Exercise A-30 in Milne's Fields and Galois Theory notes is:
Let $L/K$ be a separable algebraic extension of degree $d$. Show that the number of fields between $K$ and $L$ is at most $2^{d!}$.
Milne's answer (I'm adding the details):
By the primitive element theorem, we can write $L=K[\alpha]$. Let $f(X)\in K[X]$ be the minimal polynomial of $\alpha$ over $K$. Then, we have $\deg(f)=d$. Therefore, the splitting field $E$ over $L$ of $f$ is of degree at most $d!$ over $K$. Therefore, $G=\text{Gal}(E/K)=[E:K]\leq d!$. So, $G$ has at most $2^{d!}$ subsets, and therefore, at most $2^{d!}$ subgroups.

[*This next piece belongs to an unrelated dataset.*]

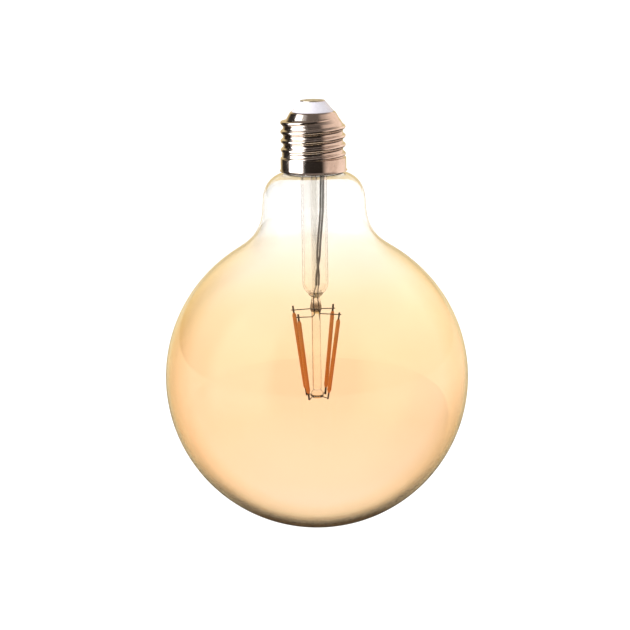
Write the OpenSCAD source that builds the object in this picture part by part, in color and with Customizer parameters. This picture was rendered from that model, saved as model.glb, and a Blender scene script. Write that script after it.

By the fundamental theorem of Galois theory, this means that there are at most $2^{d!}$ intermediate fields.
My answer:
A better bound is possible! There are at most $2^d$ intermediate fields. Proof: Again, by the primitive element theorem, we can write $L=K[\alpha]$. Let $f(X)$ be the minimal polynomial of $\alpha$ over $K$. Again, it is of degree $d$. We now imitate the proof of Proposition 5.3 of the notes: Take an intermediate field $K\subset M\subset K[\alpha]$. Let $g(X)\in M[X]$ be the minimal polynomial of $\alpha$ over $M$ with coefficients $a_0,\dotsc,a_n$. Let $M'=K[a_0,\dotsc,a_n]$. Then $M'\subset M$ and $g(X)$ is the minimal polynomial of $\alpha$ over $M'$. This means that $[L:M']=[L:M]=\deg(g(X))$, and so $M=M'$. We have seen that each intermediate field $M$ is determined by a factor of $f(X)$. Therefore, the number of intermediate fields is at most the number of factors of $f(X)$. Since $\deg(f(X))=d$, this number is at most $2^d$ (because there are $2^d$ subsets of the roots of $\alpha$).
My question:
Is my improved bound (and its proof) correct?
Best Answer
Yes, it is correct; well done! Remark that a minor tweak of Milne's proof gives the same bound if $L$ is already Galois over $K$, because then we can replace $d!$ in his proof with $d$.
Now I ask you: is this best possible?